La distinction entre les vices et les défauts est déterminante dans la mesure où les vices sont généralement garantis, tandis que les défauts ne le sont pas.

– Quels sont les problèmes que rencontrent les acquéreurs des biens immobiliers en cas de constatation de vices de construction ?

En cas de constatation de vices de construction, les témoignages affluent. Tel acquéreur qui fait face à un vendeur qui refuse de le dédommager ou de réparer le vice. Tel autre qui essaie de prouver que le vice préexistait à la vente. Quant aux acquéreurs qui finissent par emprunter la voie judiciaire, ils sont légion.

– Existe-t-il une garantie réglementaire au profit de l’acquéreur en cas de constatation de vices de construction ? A quelles obligations est soumis le vendeur ?

Toutes les opérations de vente des biens immobiliers (appartements, villas, …) passent par deux phases réglementaires: “Avant la délivrance du bien” et “Après la délivrance du bien”.

Conformément à l’article n°549 du DOC, durant ces deux phases et en cas de constatation d’un vice de construction, le vendeur est tenu à l’obligation de garantie et devra ainsi entamer, sans délai, leurs réparations ou dédommager l’acquéreur.

En guise de rappel, la délivrance a lieu, en vertu de l’article n°499 du DOC, lorsque le vendeur se dessaisit du bien vendu et met l’acquéreur en mesure d’en prendre possession sans empêchement.

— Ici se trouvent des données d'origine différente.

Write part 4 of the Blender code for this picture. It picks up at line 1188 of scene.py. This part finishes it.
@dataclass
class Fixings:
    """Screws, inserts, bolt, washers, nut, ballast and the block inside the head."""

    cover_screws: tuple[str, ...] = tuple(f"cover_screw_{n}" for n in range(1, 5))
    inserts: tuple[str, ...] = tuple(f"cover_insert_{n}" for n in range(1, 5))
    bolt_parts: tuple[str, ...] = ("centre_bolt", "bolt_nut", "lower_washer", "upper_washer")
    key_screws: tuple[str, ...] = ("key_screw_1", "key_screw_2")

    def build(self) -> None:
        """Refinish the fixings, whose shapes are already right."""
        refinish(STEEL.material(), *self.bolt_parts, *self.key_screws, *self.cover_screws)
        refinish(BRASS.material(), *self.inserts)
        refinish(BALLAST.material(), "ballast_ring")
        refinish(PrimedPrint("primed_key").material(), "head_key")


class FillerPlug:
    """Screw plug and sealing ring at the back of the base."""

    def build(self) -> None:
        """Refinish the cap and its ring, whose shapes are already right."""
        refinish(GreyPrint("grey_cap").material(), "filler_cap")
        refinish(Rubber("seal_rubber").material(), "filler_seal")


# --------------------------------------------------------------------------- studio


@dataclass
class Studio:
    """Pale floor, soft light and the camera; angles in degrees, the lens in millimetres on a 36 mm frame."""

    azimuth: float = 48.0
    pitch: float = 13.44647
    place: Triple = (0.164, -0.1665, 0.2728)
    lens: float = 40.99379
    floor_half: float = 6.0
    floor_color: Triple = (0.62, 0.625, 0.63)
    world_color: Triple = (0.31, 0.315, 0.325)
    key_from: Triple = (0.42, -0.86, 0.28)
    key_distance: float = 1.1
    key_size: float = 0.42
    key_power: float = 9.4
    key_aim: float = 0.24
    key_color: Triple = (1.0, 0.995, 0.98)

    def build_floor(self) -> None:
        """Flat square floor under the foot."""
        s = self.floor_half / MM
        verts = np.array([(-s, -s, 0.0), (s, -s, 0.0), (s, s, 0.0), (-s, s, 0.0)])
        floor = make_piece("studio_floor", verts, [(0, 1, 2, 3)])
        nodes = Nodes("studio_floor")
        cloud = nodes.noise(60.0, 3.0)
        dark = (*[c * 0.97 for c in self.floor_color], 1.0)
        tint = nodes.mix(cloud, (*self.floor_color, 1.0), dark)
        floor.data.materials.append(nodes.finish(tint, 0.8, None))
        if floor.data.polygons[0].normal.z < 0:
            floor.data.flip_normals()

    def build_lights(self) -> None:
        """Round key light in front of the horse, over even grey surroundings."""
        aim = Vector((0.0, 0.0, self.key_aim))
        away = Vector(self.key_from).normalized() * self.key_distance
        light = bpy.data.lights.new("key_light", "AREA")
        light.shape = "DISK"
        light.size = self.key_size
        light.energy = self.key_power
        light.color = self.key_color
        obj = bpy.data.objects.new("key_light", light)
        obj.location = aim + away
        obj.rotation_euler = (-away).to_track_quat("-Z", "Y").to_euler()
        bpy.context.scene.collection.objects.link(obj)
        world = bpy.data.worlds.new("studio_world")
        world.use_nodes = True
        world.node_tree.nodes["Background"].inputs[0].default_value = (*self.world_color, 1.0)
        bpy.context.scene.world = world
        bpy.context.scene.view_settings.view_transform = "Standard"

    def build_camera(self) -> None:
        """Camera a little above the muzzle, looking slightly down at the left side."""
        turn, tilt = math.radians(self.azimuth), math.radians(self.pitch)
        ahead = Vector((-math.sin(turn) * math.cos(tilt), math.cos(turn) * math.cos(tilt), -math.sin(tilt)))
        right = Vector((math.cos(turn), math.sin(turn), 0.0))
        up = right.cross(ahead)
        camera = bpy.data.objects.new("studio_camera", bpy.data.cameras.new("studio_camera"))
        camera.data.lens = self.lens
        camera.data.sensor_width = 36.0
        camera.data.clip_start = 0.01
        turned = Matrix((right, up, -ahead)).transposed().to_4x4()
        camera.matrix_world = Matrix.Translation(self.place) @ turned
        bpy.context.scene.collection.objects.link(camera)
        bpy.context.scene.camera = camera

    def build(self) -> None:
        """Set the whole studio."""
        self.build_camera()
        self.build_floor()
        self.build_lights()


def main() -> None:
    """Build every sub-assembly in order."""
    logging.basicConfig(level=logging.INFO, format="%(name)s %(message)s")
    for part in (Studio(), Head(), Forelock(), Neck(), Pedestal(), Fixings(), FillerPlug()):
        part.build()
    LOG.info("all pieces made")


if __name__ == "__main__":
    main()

Et selon une jurisprudence constante de la Cour de Cassation Française (Civ. 3°, 25 juin 2008, n°07-14-341), la délivrance d’un bien immobilier vendu est prouvée par la remise des clés.

– Maintenant que nous avons identifié la garantie susceptible de s’appliquer, quelles sont les conditions à respecter pour sa mise en œuvre ?

Le législateur, à travers le DOC, a précisé les conditions nécessaires pour bénéficier de la garantie réglementaire des vices de construction. En effet, avant la remise des clés, les vices apparents, les vices déclarés par le vendeur, les vices dont l’acheteur a eu connaissance ou ceux qu’il aurait pu facilement reconnaître, sont garantis par le vendeur lorsqu’ils sont réclamés par l’acquéreur et cela, conformément aux articles n° 569 et n° 571 du DOC.

A défaut de réclamation par l’acquéreur, ces vices sont réputés acceptés par lui et ne peuvent faire l’objet d’aucune garantie postérieure par le vendeur. Après la remise des clés, le vendeur est tenu de garantir les vices cachés qui remplissent les conditions suivantes:

– Le vice ne devait pas être apparent au moment de la remise des clés ;

– Le vice doit être antérieur à la remise des clés. Souvent, il faudra une expertise pour que la condition d’antériorité soit prouvée ;

– L’acquéreur ne devait pas avoir eu connaissance de l’existence de ce vice au moment de la remise des clés ;

– Le vice ne devait pas être déclaré par le vendeur avant la remise des clés ;

– Le vice ne pouvait pas être vérifié, par l’acquéreur, au moment de la remise des clés.

En ce qui concerne le délai de garantie des vices cachés, l’acheteur dispose, conformément à l’article n° 573 du DOC, d’un délai de 365 jours maximum à partir de la remise des clés (à peine de déchéance) pour intenter toute action réclamant la réparation de ces vices cachés.

Cette disposition a été abrogée par l’article n° 65 de la loi 31-08 édictant les mesures de protection des consommateurs. En effet, l’article n° 65 précité remplace le délai de 365 jours par un délai de 2 ans à partir de la date de la remise des clés.